Ora le mire dello sceicco, attraverso al-Jazeera, si spostano anche in Italia, dove, dovessero andare in porto, al-Thani si troverebbe proprietario del terzo polo tv nazionale e socio in affari con la pay-tv di Berlusconi che conta già una non disprezzabile base di 2 milioni di spettatori.

Acquisti a cui si è aggiunto di recente, come già anticipato su Investire Oggi, il marchio Valentino. Ah già, dimenticavo Ibrahimovic e Thiago Silva...

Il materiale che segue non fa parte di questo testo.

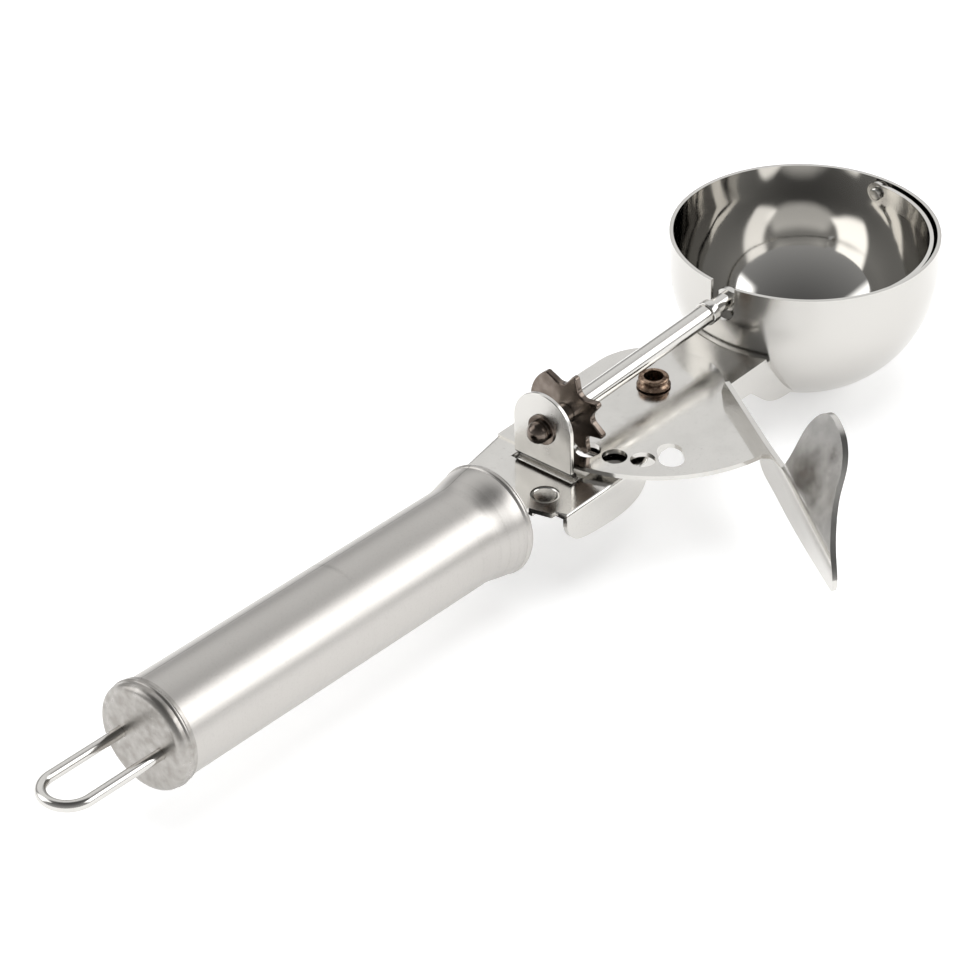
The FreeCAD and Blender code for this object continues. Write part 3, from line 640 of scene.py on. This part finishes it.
class SCOOP_OT_scraper(bpy.types.Operator):
    """Dress the scraper: blade, stem, ferrule, shaft and its round head"""
    bl_idname = "scoop.scraper"
    bl_label = "Scraper"

    def execute(self, context):
        # The blade rests level with the rim, a few degrees below where the solid has it.
        tilt = Matrix.Rotation(-SHAFT_TILT, 4, "Y")
        lower = Matrix.Rotation(BLADE_DROP, 4, "X")
        turn = Matrix.Translation(EAR) @ tilt @ lower @ tilt.inverted() @ Matrix.Translation(-EAR)
        pressed_copy("scraper_band", buffed_bar_steel, "scraper_body", 0.12 * MM, turn=turn)
        pressed_copy("scraper_stem", buffed_bar_steel, "scraper_body", 0.15 * MM)
        pressed_copy("shaft_ferrule", buffed_bar_steel, "scraper_body", 0.05 * MM)
        pressed_copy("scraper_shaft", buffed_bar_steel, "scraper_body", 0.1 * MM)
        pressed_copy("shaft_head", oxidised_steel, "scraper_body", 0.1 * MM)
        pressed_copy("far_pin", buffed_bar_steel, "frame", 0.05 * MM)
        pressed_copy("far_washer", buffed_bar_steel, "frame", 0.05 * MM)
        return {"FINISHED"}


class SCOOP_OT_wheel(bpy.types.Operator):
    """Dress the star wheel and the ear that carries its shaft"""
    bl_idname = "scoop.wheel"
    bl_label = "Star wheel and ear"

    def execute(self, context):
        pressed_copy("star_wheel", oxidised_steel, "scraper_body", 0.3 * MM)
        pressed_copy("ear_bush", oxidised_steel, "frame", 0.08 * MM)
        pressed_copy("bearing_bracket", folded_sheet_steel, "frame", 0.2 * MM)
        return {"FINISHED"}


class SCOOP_OT_lever(bpy.types.Operator):
    """Dress the holed lever and its thumb pad"""
    bl_idname = "scoop.lever"
    bl_label = "Lever"

    def execute(self, context):
        pressed_copy("lever", rolled_sheet_steel, "lever_body")
        return {"FINISHED"}


class SCOOP_OT_arm(bpy.types.Operator):
    """Dress the sheet arm that joins the bowl to the handle"""
    bl_idname = "scoop.arm"
    bl_label = "Arm"

    def execute(self, context):
        pressed_copy("shank", rolled_sheet_steel, "frame", 0.12 * MM, folds=ARM_FOLDS)
        return {"FINISHED"}


class SCOOP_OT_pivot(bpy.types.Operator):
    """Dress the pivot and coil its return spring"""
    bl_idname = "scoop.pivot"
    bl_label = "Pivot and spring"

    def execute(self, context):
        pressed_copy("pivot_eyelet", worn_copper_plate, "frame", 0.08 * MM)
        pressed_copy("pivot_washer", rolled_sheet_steel, "frame", 0.08 * MM)
        pressed_copy("spring_cup", rolled_sheet_steel, "frame", 0.1 * MM)
        low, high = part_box("return_spring")
        wire = sizes().spring_wire
        steps = 48
        slope = COIL_PITCH / (2 * math.pi * COIL_RADIUS)
        start = low.z + wire
        bottom = start + LOWER_LEG * slope
        points = [Vector((PIVOT_X + COIL_RADIUS, -LOWER_LEG, start))]
        for i in range(steps * sizes().spring_turns + 1):
            angle = 2 * math.pi * i / steps
            x, y = COIL_RADIUS * math.cos(angle), COIL_RADIUS * math.sin(angle)
            points.append(Vector((PIVOT_X + x, y, bottom + COIL_PITCH * i / steps)))
        points.append(points[-1] + Vector((0, UPPER_LEG, UPPER_LEG * slope)))
        spring = curve_object("return_spring_piece", points)
        values = {"Wire radius": wire, "Sides": 20, "Material": material_of(buffed_bar_steel)}
        spring = grown(spring, wire_tree(), values)
        clean(spring.data)
        finish_piece(spring, buffed_bar_steel, "frame", "return_spring")
        return {"FINISHED"}


def curve_object(name, points):
    """Open line of straight steps through the points."""
    curve = bpy.data.curves.new(name, "CURVE")
    curve.dimensions = "3D"
    spline = curve.splines.new("POLY")
    spline.points.add(len(points) - 1)
    for point, place in zip(spline.points, points):
        point.co = (*place, 1.0)
    return new_object(name, curve)


class SCOOP_OT_handle(bpy.types.Operator):
    """Make the satin handle tube, its rolled lip and its cap"""
    bl_idname = "scoop.handle"
    bl_label = "Handle"

    def execute(self, context):
        size = sizes()
        seed = new_object("handle_tube_piece", bpy.data.meshes.new("handle_tube_piece"))
        values = {"Radius": size.tube_radius, "Length": size.tube_length, "Flare": FLARE,
                  "Flare start": FLARE_START, "Flare end": FLARE_END, "Sides": 192, "Rings": 185,
                  "Material": material_of(satin_tube_steel)}
        tube = grown(seed, tube_tree(), values)
        clean(tube.data)
        face_outwards(tube.data, axes=(0, 1, 1))
        wall = tube.modifiers.new("Wall", "SOLIDIFY")
        wall.thickness = size.tube_wall
        wall.offset = -1
        tube = baked(tube)
        joined = bmesh.new()
        joined.from_mesh(tube.data)
        joined.from_mesh(lip_mesh())
        joined.to_mesh(tube.data)
        joined.free()
        tube.data.transform(on_handle)
        clean(tube.data, outwards=False)
        finish_piece(tube, satin_tube_steel, "frame", "handle_tube")
        pressed_copy("handle_plug", moulded_nylon, "frame", 0.3 * MM)
        pressed_copy("butt_cap", tumbled_cap_steel, "frame", 0.06 * MM)
        return {"FINISHED"}


def lip_mesh(steps=192, sides=32):
    """Rolled lip of the handle's mouth: a torus about the x axis."""
    points = []
    faces = []
    for i in range(steps):
        turn = 2 * math.pi * i / steps
        for j in range(sides):
            angle = 2 * math.pi * j / sides
            r = LIP_RING + LIP_ROUND * math.cos(angle)
            points.append((LIP_ROUND + LIP_ROUND * math.sin(angle), r * math.cos(turn), r * math.sin(turn)))
            a, b = i * sides, (i + 1) % steps * sides
            k = (j + 1) % sides
            faces.append((a + j, b + j, b + k, a + k))
    mesh = bpy.data.meshes.new("lip")
    mesh.from_pydata(points, [], faces)
    clean(mesh)
    return mesh


class SCOOP_OT_hanging_loop(bpy.types.Operator):
    """Bend the wire loop at the butt"""
    bl_idname = "scoop.hanging_loop"
    bl_label = "Hanging loop"

    def execute(self, context):
        steps = 48
        points = [Vector((LOOP_START, -LOOP_HALF, LOOP_HEIGHT))]
        for i in range(steps + 1):
            angle = -math.pi / 2 + math.pi * i / steps
            along = LOOP_TURN + LOOP_HALF * math.cos(angle)
            points.append(Vector((along, LOOP_HALF * math.sin(angle), LOOP_HEIGHT)))
        points.append(Vector((LOOP_START, LOOP_HALF, LOOP_HEIGHT)))
        loop = curve_object("hanging_loop_piece", [on_handle @ p for p in points])
        values = {"Wire radius": sizes().loop_wire, "Sides": 40, "Material": material_of(buffed_bar_steel)}
        loop = grown(loop, wire_tree(), values)
        clean(loop.data)
        finish_piece(loop, buffed_bar_steel, "frame", "hanging_loop")
        return {"FINISHED"}


class SCOOP_OT_stage(bpy.types.Operator):
    """Set the floor, the studio light and the camera"""
    bl_idname = "scoop.stage"
    bl_label = "Stage"

    def execute(self, context):
        stage = context.scene.scoop_stage
        half = stage.floor_size / 2
        low = cad_box[0][2]
        mesh = bpy.data.meshes.new("floor")
        corners = [(-half, -half, low), (half, -half, low), (half, half, low), (-half, half, low)]
        mesh.from_pydata(corners, [], [(0, 1, 2, 3)])
        floor = new_object("floor", mesh)
        mesh.materials.append(pale_floor())
        studio_world()
        overhead = bpy.data.lights.new("overhead_softbox", "AREA")
        overhead.size = 1.0
        overhead.energy = stage.overhead
        lamp = bpy.data.objects.new("overhead_softbox", overhead)
        lamp.location = (0.0, 0.0, 1.2)
        lamp.visible_glossy = False
        lamp.visible_camera = False
        context.scene.collection.objects.link(lamp)
        camera = bpy.data.objects.new("camera", bpy.data.cameras.new("camera"))
        camera.data.lens = stage.lens
        camera.data.sensor_width = 36.0
        camera.data.clip_start = 0.01
        right = (0.65279, -0.75733, -0.01815)
        up = (0.44191, 0.36123, 0.82111)
        back = (-0.6153, -0.5441, 0.5704)
        turn = Matrix((right, up, back)).transposed().to_4x4()
        camera.matrix_world = Matrix.Translation((-0.49592, -0.34984, 0.35575)) @ turn
        context.scene.collection.objects.link(camera)
        context.scene.camera = camera
        context.scene.view_settings.view_transform = "Standard"
        return {"FINISHED"}


def pale_floor():
    """Matt white board: it looks white to the camera and to metal, and keeps the scoop's shadow."""
    material, tree, shader, place = new_material("matt_white_board", metallic=0.0)
    shader.inputs["Base Color"].default_value = linear("#ebebeb")
    shader.inputs["Roughness"].default_value = 0.9
    shader.inputs["Specular IOR Level"].default_value = 0.0
    ray = add(tree, "ShaderNodeLightPath").outputs
    seen = add(tree, MATH, {0: ray["Is Camera Ray"], 1: ray["Is Glossy Ray"]}, operation="ADD")
    seen = add(tree, MATH, {0: seen, 1: ray["Is Transmission Ray"]}, operation="ADD")
    # What the lit board lacks to be white is added for these rays alone.
    lift = add(tree, MATH, {0: seen, 1: 0.4}, operation="MULTIPLY")
    glow = add(tree, "ShaderNodeEmission", {"Color": (1, 1, 1, 1), "Strength": lift})
    both = add(tree, "ShaderNodeAddShader", {0: shader, 1: glow})
    tree.links.new(both.outputs[0], tree.nodes["Material Output"].inputs["Surface"])
    return material


# Soft boxes of the studio: direction (azimuth from +X, height), half width and half height, edge, strength
SOFT_BOXES = [
    ((-46.0, 30.0), (0.46, 0.32), 0.1, 2.6),
    ((122.0, 32.0), (0.3, 0.45), 0.08, 1.7),
    ((44.0, 46.0), (0.9, 0.42), 0.22, 0.72),
]


def studio_world():
    """Dim grey room with soft boxes to the left, right and behind."""
    world = bpy.data.worlds.new("studio")
    world.use_nodes = True
    tree = world.node_tree
    tree.nodes.clear()
    way = add(tree, "ShaderNodeTexCoord").outputs["Generated"]
    height = add(tree, "ShaderNodeSeparateXYZ", {0: way}).outputs["Z"]
    light = add(tree, RANGE, {"Value": height, "To Min": 0.5, "To Max": 0.1})
    for (azimuth, rise), half, edge, strength in SOFT_BOXES:
        a, h = math.radians(azimuth), math.radians(rise)
        toward = Vector((math.cos(a) * math.cos(h), math.sin(a) * math.cos(h), math.sin(h)))
        aside = Vector((-math.sin(a), math.cos(a), 0.0))
        over = toward.cross(aside)
        reach = []
        for axis in (toward, aside, over):
            dot = add(tree, "ShaderNodeVectorMath", {0: way, 1: axis}, operation="DOT_PRODUCT")
            reach.append(dot.outputs["Value"])
        glow = add(tree, MATH, {0: reach[0], 1: 0.05}, operation="GREATER_THAN")
        for offset, size in zip(reach[1:], half):
            off = add(tree, MATH, {0: offset, 1: reach[0]}, operation="DIVIDE")
            off = add(tree, MATH, {0: off}, operation="ABSOLUTE")
            soft = add(tree, RANGE, {"Value": off, "From Min": size - edge, "From Max": size + edge,
                                     "To Min": 1.0, "To Max": 0.0}, interpolation_type="SMOOTHSTEP")
            glow = add(tree, MATH, {0: glow, 1: soft}, operation="MULTIPLY")
        light = add(tree, MATH, {0: glow, 1: strength, 2: light}, operation="MULTIPLY_ADD")
    studio = add(tree, "ShaderNodeBackground", {"Color": (1, 1, 1, 1), "Strength": light})
    add(tree, "ShaderNodeOutputWorld", {"Surface": studio})
    bpy.context.scene.world = world


class SCOOP_PT_panel(bpy.types.Panel):
    """Lists the scoop's pieces"""
    bl_label = "Ice cream scoop"
    bl_idname = "SCOOP_PT_panel"
    bl_space_type = "VIEW_3D"
    bl_region_type = "UI"
    bl_category = "Scoop"

    def draw(self, context):
        for operator in OPERATORS:
            self.layout.operator(operator.bl_idname)
        for group in (context.scene.scoop_sizes, context.scene.scoop_finishes, context.scene.scoop_stage):
            for name in group.bl_rna.properties.keys():
                if name not in ("rna_type", "name"):
                    self.layout.prop(group, name)


OPERATORS = (SCOOP_OT_bowl, SCOOP_OT_scraper, SCOOP_OT_wheel, SCOOP_OT_lever, SCOOP_OT_arm, SCOOP_OT_pivot,
             SCOOP_OT_handle, SCOOP_OT_hanging_loop, SCOOP_OT_stage)
GROUPS = {"scoop_sizes": ScoopSizes, "scoop_finishes": ScoopFinishes, "scoop_stage": ScoopStage}


def register():
    for name, group in GROUPS.items():
        bpy.utils.register_class(group)
        setattr(bpy.types.Scene, name, bpy.props.PointerProperty(type=group))
    for operator in OPERATORS:
        bpy.utils.register_class(operator)
    bpy.utils.register_class(SCOOP_PT_panel)


def unregister():
    bpy.utils.unregister_class(SCOOP_PT_panel)
    for operator in reversed(OPERATORS):
        bpy.utils.unregister_class(operator)
    for name, group in GROUPS.items():
        delattr(bpy.types.Scene, name)
        bpy.utils.unregister_class(group)


def main():
    register()
    for operator in OPERATORS:
        group, name = operator.bl_idname.split(".")
        getattr(getattr(bpy.ops, group), name)()


if __name__ == "__main__":
    main()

Al di là di questa sommaria ricostruzione, nessuno ha ancora indagato a fondo sulle reali intenzioni del Qatar nei confronti del nostro Paese. Quando Monti ha invitato l'emiro ad investire da noi, forse nessuno, neppure lo stesso Monti, si era reso conto dell'asimmetria esistente tra domanda ed offerta. L'intento di Monti era incoraggiare l'ingresso di capitali stranieri nel mercato nostrano; quello dell'emiro, accaparrare asset per estendere la propria longa manus sul vecchio continente. L'intraprendenza dell'emirato è inversamente proporzionale alla sua trasparenza., il che non è esattamente il miglior biglietto da visita per un investitore.

Rispetto al 1993 il rischio non è vendere e stravendere senza ridurre di una virgola il nostro debito. E' quello di ritrovarci al guinzaglio di un padrone di cui conosciamo poco o nulla.